West Side Grocery Store Closure Highlights Food Inequities in Chicago

Screencap from WTTW video featuring GPCC's Theron Hawk discussing Aldi closure.

Read full article


Theron Hawk has lived in West Garfield Park all his life. He loves the area, especially the park and its conservatory. About 10 years ago, he moved to the 3800 block of West Monroe Street, right behind the area’s Aldi.

“Of course, Aldi was the asset,” Hawk said. “I got rid of my car, that’s why it was so easy for me to make the change.”

West Garfield Park, like other areas on the South and West sides, face low food access, with few grocery store options.

Now, the West Side has one less grocery store. Last month, Aldi shuttered its West Garfield Park location. A spokesperson for Aldi said the store closed because of declining sales.

Hawk says he now has to take an Uber to a Whole Foods on Halsted and Madison streets to get fresh fruits and vegetables.

“We have a store directly across the street from Aldi,” Hawk said. “It has a sign that says Madison Supermarket, but they’re not a supermarket. They’re like a candy store, a cigarette store, can’t buy a loaf of bread there, can’t buy a gallon of milk there.”

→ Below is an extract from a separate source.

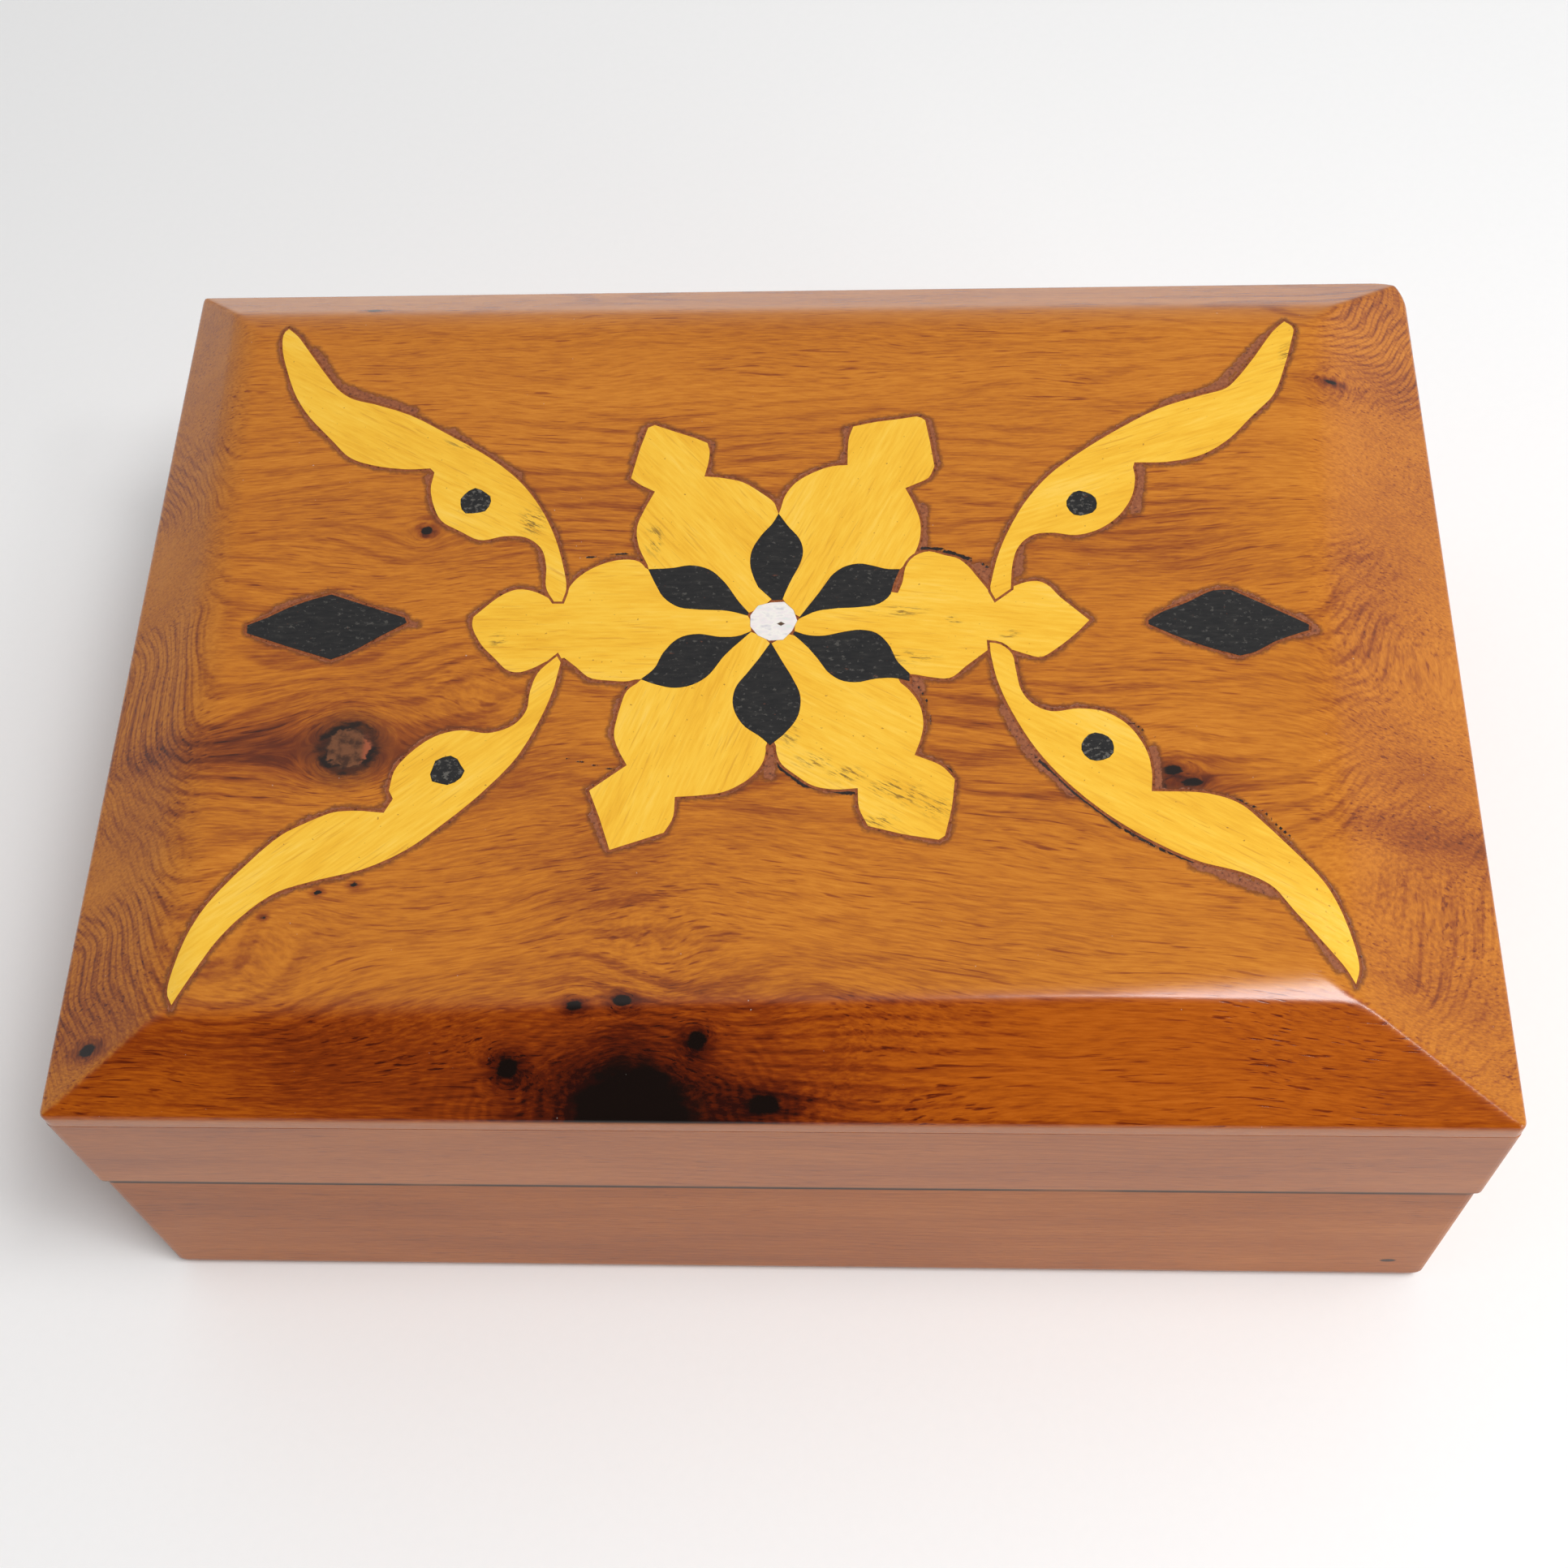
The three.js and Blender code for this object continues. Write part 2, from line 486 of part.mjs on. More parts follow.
// The panel: an upright edge, four bevels and a flat, with the ridge between
// bevel and flat rounded by a parabola.
function panelForm() {
  const outer = rectangle(lidX, lidY);
  const rise = HEIGHT - EDGE_Z;
  const ringAt = (part) => {
    const corners = outer.map(([x, y], i) => [x + part * (RIDGE[i][0] - x), y + part * (RIDGE[i][1] - y)]);
    const radii = LID_CORNERS.map((r) => r + Math.min(part, 1) * (RIDGE_RADIUS - r));
    const short = Math.max(1 + RIDGE_BLEND - part, 0);
    const drop = part <= 1 - RIDGE_BLEND ? rise * (1 - part) : (rise * short * short) / (4 * RIDGE_BLEND);
    return roundedRing(corners, radii, HEIGHT - drop);
  };
  const parts = [0, 1 - RIDGE_BLEND, 1 - RIDGE_BLEND / 2, 1, 1 + RIDGE_BLEND / 2, 1 + RIDGE_BLEND];
  return loft([roundedRing(outer, LID_CORNERS, PANEL_Z), ...parts.map(ringAt)]);
}

// The wedge planed off the back arris of the base (down) or of the lid (up),
// which lets the lid open and then stops it.
function stopWedge(up) {
  const reach = lidY - PIN_Y + 1;
  const fall = Math.tan(THREE.MathUtils.degToRad(STOP_ANGLE)) * reach;
  const side = up ? 1 : -1;
  const section = [
    [PIN_Y, SEAM_Z],
    [PIN_Y + reach, SEAM_Z + side * fall],
    [PIN_Y + reach, SEAM_Z - side],
    [PIN_Y, SEAM_Z - side],
  ];
  return prismAlongX(section, -lidX - 1, lidX + 1);
}

// --------------------------------------------------------------------- hinges

const knuckleLength = (HINGE_LENGTH - 2 * KNUCKLE_GAP) / 3;
// The plate stops short of the other leaf's knuckle.
const leafInner = PIN_Y - KNUCKLE_RADIUS - KNUCKLE_ROOM;
const leafOuter = leafInner - LEAF_WIDTH;
const screwY = (leafInner + leafOuter) / 2;
const screwXs = (centre) => [centre - SCREW_SPACING / 2, centre + SCREW_SPACING / 2];

// Leaf plates lie flush with the seam faces of the board (down) and rail (up).
function leafLevels(up) {
  return up ? [lidBottom, lidBottom + LEAF_THICK] : [baseTop - LEAF_THICK, baseTop];
}

function knuckleSpans(centre, up) {
  const start = centre - HINGE_LENGTH / 2;
  const pitch = knuckleLength + KNUCKLE_GAP;
  return (up ? [1] : [0, 2]).map((i) => [start + i * pitch, start + i * pitch + knuckleLength]);
}

// A countersunk screw with its head at z = 0, pointing down; room swells it to
// the hole it needs.
function screwForm(room) {
  const profile = [
    [0, -SCREW_LENGTH - room],
    [SCREW_SHANK_RADIUS + room, -SCREW_LENGTH + SCREW_SHANK_RADIUS],
    [SCREW_SHANK_RADIUS + room, -SCREW_HEAD_DEPTH],
    [SCREW_HEAD_RADIUS + room, 0],
    [SCREW_HEAD_RADIUS + room, room],
    [0, room],
  ];
  const points = profile.map(([r, z]) => new THREE.Vector2(r, z));
  return new THREE.LatheGeometry(points, ROUND_SEGMENTS).rotateX(Math.PI / 2);
}

function placedScrew(x, up, room) {
  const form = screwForm(room);
  if (up) form.rotateX(Math.PI);
  return solid(form.translate(x, screwY, up ? lidBottom : baseTop));
}

function screw(x, up) {
  const z = up ? lidBottom : baseTop;
  const reach = SCREW_HEAD_RADIUS + SCREW_ROOM;
  const slotYs = [screwY - SLOT_WIDTH / 2, screwY + SLOT_WIDTH / 2];
  const slot = block([x - reach, x + reach], slotYs, [z - SLOT_DEPTH, z + SLOT_DEPTH]);
  return placedScrew(x, up, 0).subtract(slot);
}

function hingeLeaf(centre, up) {
  const levels = leafLevels(up);
  const half = HINGE_LENGTH / 2;
  let leaf = block([centre - half, centre + half], [leafOuter, leafInner], levels);
  for (const [x0, x1] of knuckleSpans(centre, up)) {
    const neckEnd = PIN_Y - (KNUCKLE_RADIUS + BORE_RADIUS) / 2;
    const neck = block([x0, x1], [leafInner - KNUCKLE_GAP, neckEnd], levels);
    leaf = leaf.add(neck).add(barrel(KNUCKLE_RADIUS, x0, x1));
  }
  leaf = leaf.subtract(barrel(BORE_RADIUS, centre - half - 1, centre + half + 1));
  for (const x of screwXs(centre)) leaf = leaf.subtract(placedScrew(x, up, SCREW_ROOM));
  return leaf;
}

// Everything taken out of a board or rail to seat the hinges.
function hingeRecess(centre, up) {
  const [z0, z1] = leafLevels(up);
  const half = HINGE_LENGTH / 2 + KNUCKLE_ROOM;
  const levels = up ? [z0 - 1, z1 + LEAF_ROOM] : [z0 - LEAF_ROOM, z1 + 1];
  let recess = block([centre - half, centre + half], [leafOuter - LEAF_ROOM, PIN_Y], levels);
  recess = recess.add(barrel(KNUCKLE_RADIUS + KNUCKLE_ROOM, centre - half, centre + half));
  for (const x of screwXs(centre)) recess = recess.add(placedScrew(x, up, SCREW_ROOM));
  return recess;
}

function seatHinges(board, up) {
  return HINGE_CENTRES.reduce((cut, centre) => cut.subtract(hingeRecess(centre, up)), board);
}

// --------------------------------------------------------------------- inlays

const inlayFloor = HEIGHT - INLAY_THICK;

function inlayOutlines() {
  const all = (family, outline, look) => {
    return Object.entries(family).map(([name, cut]) => ({ name, points: outline(cut), look }));
  };
  return [
    ...all({ pearl_disc: PEARL }, discOutline, SHELL),
    ...all(DOTS, discOutline, EBONY),
    ...all(LEAVES, outlineOf, EBONY),
    ...all(DIAMONDS, outlineOf, EBONY),
    ...all(SCROLLS, outlineOf, LEMONWOOD),
    ...all(PETALS, petalOutline, LEMONWOOD),
  ];
}

// Lays the inlays in order: each is trimmed back from those already in place,
// planed to the panel's surface, and has its pocket cut from the panel.
function layInlays(form) {
  let panel = form;
  const pockets = [];
  const pieces = inlayOutlines().map(({ name, points, look }) => {
    let body = prism(points, inlayFloor, HEIGHT + 1).intersect(form);
    for (const pocket of pockets) body = body.subtract(pocket);
    pockets.push(prism(grown(points, GLUE_GAP), inlayFloor, HEIGHT + 1));
    return { name, body, look };
  });
  for (const pocket of pockets) panel = panel.subtract(pocket);
  return { panel, pieces };
}

// ------------------------------------------------------------------- assembly

function add(group, name, body, look) {
  const mesh = new THREE.Mesh(geometryOf(body), finish(look.color, look.roughness, look.metalness));
  mesh.name = name;
  group.add(mesh);
}

function addHinges(group, up) {
  const level = up ? "upper" : "lower";
  HINGE_CENTRES.forEach((centre, i) => {
    const side = ["left", "right"][i];
    add(group, `hinge_${side}_${level}_leaf`, hingeLeaf(centre, up), BRASS);
    screwXs(centre).forEach((x, k) => {
      add(group, `hinge_${side}_${level}_screw_${k + 1}`, screw(x, up), BRASS);
    });
  });
}

function buildBase() {
  const base = new THREE.Group();
  for (const { side, body } of mitredBoards(baseX, baseY, 0, baseTop, baseForm(), false)) {
    add(base, `base_${side}_board`, side === "back" ? seatHinges(body, false) : body, THUYA_EDGE);
  }
  const [x, y] = [baseX - WALL, baseY - WALL];
  add(base, "base_bottom_panel", block([-x, x], [-y, y], [0, FLOOR_THICK]), BARE_THUYA);
  addHinges(base, false);
  HINGE_CENTRES.forEach((centre, i) => {
    const half = HINGE_LENGTH / 2;
    add(base, `hinge_${["left", "right"][i]}_pin`, barrel(PIN_RADIUS, centre - half, centre + half), BRASS);
  });
  return base;
}

function buildLid() {
  const lid = new THREE.Group();
  for (const { side, body } of mitredBoards(lidX, lidY, lidBottom, PANEL_Z, lidRailForm(), true)) {
    add(lid, `lid_${side}_rail`, side === "back" ? seatHinges(body, true) : body, THUYA_EDGE);
  }
  const { panel, pieces } = layInlays(panelForm());
  add(lid, "lid_panel", panel, THUYA);
  for (const { name, body, look } of pieces) add(lid, name, body, look);
  addHinges(lid, true);
  return lid;
}

const box = new THREE.Group();
box.name = "inlaid_wooden_box";
box.add(buildBase(), buildLid());

export default box;
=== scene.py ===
# The looks of a small inlaid wooden box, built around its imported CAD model.
#
# The boards, rails and hinges keep their CAD shapes and get materials.  The lid's
# bevelled panel, its inlays and the filler around them are remade here as fine
# meshes: one smooth form of the panel is cut by the outlines of the CAD pieces,
# so every piece stays where the CAD puts it.  Lengths are worked in millimetres
# and turned into metres at the end of each piece.

import math

import bpy
import numpy as np
from mathutils import Matrix, Vector
from mathutils.kdtree import KDTree


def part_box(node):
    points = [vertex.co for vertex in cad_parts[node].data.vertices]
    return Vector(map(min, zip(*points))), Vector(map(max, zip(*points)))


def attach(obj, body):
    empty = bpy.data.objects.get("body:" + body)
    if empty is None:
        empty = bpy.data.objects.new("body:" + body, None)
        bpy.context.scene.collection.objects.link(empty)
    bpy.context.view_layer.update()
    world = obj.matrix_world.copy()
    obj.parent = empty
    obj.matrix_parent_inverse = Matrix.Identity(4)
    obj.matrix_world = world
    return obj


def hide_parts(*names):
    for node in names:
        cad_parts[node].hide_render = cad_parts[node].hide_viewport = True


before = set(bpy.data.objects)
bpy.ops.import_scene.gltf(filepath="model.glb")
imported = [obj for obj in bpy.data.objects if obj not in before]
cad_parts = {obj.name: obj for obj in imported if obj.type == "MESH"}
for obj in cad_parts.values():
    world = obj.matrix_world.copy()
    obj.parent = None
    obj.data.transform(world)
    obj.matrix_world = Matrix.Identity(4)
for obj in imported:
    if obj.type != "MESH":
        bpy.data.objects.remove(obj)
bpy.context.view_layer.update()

MM = 0.001


def box_mm(node):
    """The lowest and highest corner of a CAD node, in millimetres."""
    low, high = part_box(node)
    return np.array(low) / MM, np.array(high) / MM


# ------------------------------------------------------------------ dimensions

SHY = 0.0001  # the remade panel stays this far inside the CAD one, so rounding can't matter
PANEL_LOW, PANEL_HIGH = box_mm("lid_panel")
HALF_X, HALF_Y = PANEL_HIGH[:2] - SHY
LID_TOP = PANEL_HIGH[2]
PANEL_BOTTOM = PANEL_LOW[2]
INLAY_FLOOR = box_mm("pearl_disc")[0][2]
BASE_HALF_X = box_mm("base_right_board")[1][0]
BASE_HALF_Y = -box_mm("base_front_board")[0][1]
BASE_TOP = box_mm("base_front_board")[1][2]
LID_BOTTOM = box_mm("lid_front_rail")[0][2]
WALL = BASE_HALF_X - box_mm("base_bottom_panel")[1][0]

BEVEL_FALL = 7.7  # from the flat of the lid to the start of the upright edge
# How the ridges are rounded: from how far inside the ridge the flat curves down, as a
# part of the bevel's width, and the part of the bevel's slope it has reached where
# the straight bevel begins.
SOFT_RIDGES = [(0.24, 1.0), (0.30, 1.0), (0.26, 1.0)]  # right, back and left
# The front ridge is crisper to the right: x, then the same two numbers there, and the
# part of the bevel's width over which its painted shade sets in.
FRONT_RIDGE_X = [-60.0, -10.0, 35.0, 57.0]
FRONT_RIDGE_REACH = [0.22, 0.12, 0.16, 0.32]
FRONT_RIDGE_SLOPE = [1.0, 0.55, 0.50, 0.50]
FRONT_RIDGE_FADE = [0.30, 0.12, 0.06, 0.06]
OTHER_RIDGE_FADE = 0.10
UPRIGHT_FADE = 0.12  # width over which a bevel's colour turns into the upright edge's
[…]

Residents say the closure worsens the area’s already inequitable access to food, and some are calling for the former Aldi building to be sold to another grocer. Meanwhile, food advocates say the situation points to a larger issue of food insecurity across the city, particularly in low-income and Black and brown communities that have faced decades of disinvestment.

“If one store leaves and then we’re screwed, then we really have a problem about the food infrastructure and ecosystem in communities,” said Angela Odoms-Young, associate professor at Cornell University in the Division of Nutritional Science.

Often referred to as food deserts — when residents have to travel long distances to access fresh, healthy and culturally relevant food — community advocates prefer the term food apartheid, which encompasses the root causes of inequitable food access, like disinvestment and structural racism, Odoms-Young said.

“When you have to rely on a very small store, like a corner store, to be the main source of your meals, that means that you are limited in the options that can be there. It’s not the sole responsibility of the corner store owner to provide fresh fruits and vegetables for an entire community. It’s about having options, it’s about having nourishment. It’s about thinking about what’s local and what’s in season,” said Ruby Ferguson, Chicago’s Food Equity Policy Lead.

Low food access can lead to chronic diseases such as diabetes and cardiovascular disease, but it also has a mental health impact, Odoms-Young said.

“The mental health impact is one of lack of caring, when you feel that people don’t care about your community, and you’re constantly pushing, advocating,” Odoms-Young said.

When grocery stores close, it can cause people to feel hopeless, according to Odoms-Young. “You had very little and now you have even less.”

Odoms-Young and Ferguson say the key to addressing food apartheid includes listening and responding to community needs.

“Place-based solutions have lasting results,” Ferguson said.

Ferguson says the Food Equity Council will use dollars allocated by the city from the American Rescue Plan to invest in community-driven solutions, like mom-and-pop grocery stores with deeper community connections or supporting urban agriculture and local growers.

In West Garfield Park, Hawk hopes the Aldi can be replaced by a Black-owned grocer. While the closure has made getting groceries more difficult for him, Hawk says he is more concerned about older residents in the area who might not be able to use apps like Uber to get to another store.

“I think our community deserves better,” Hawk said.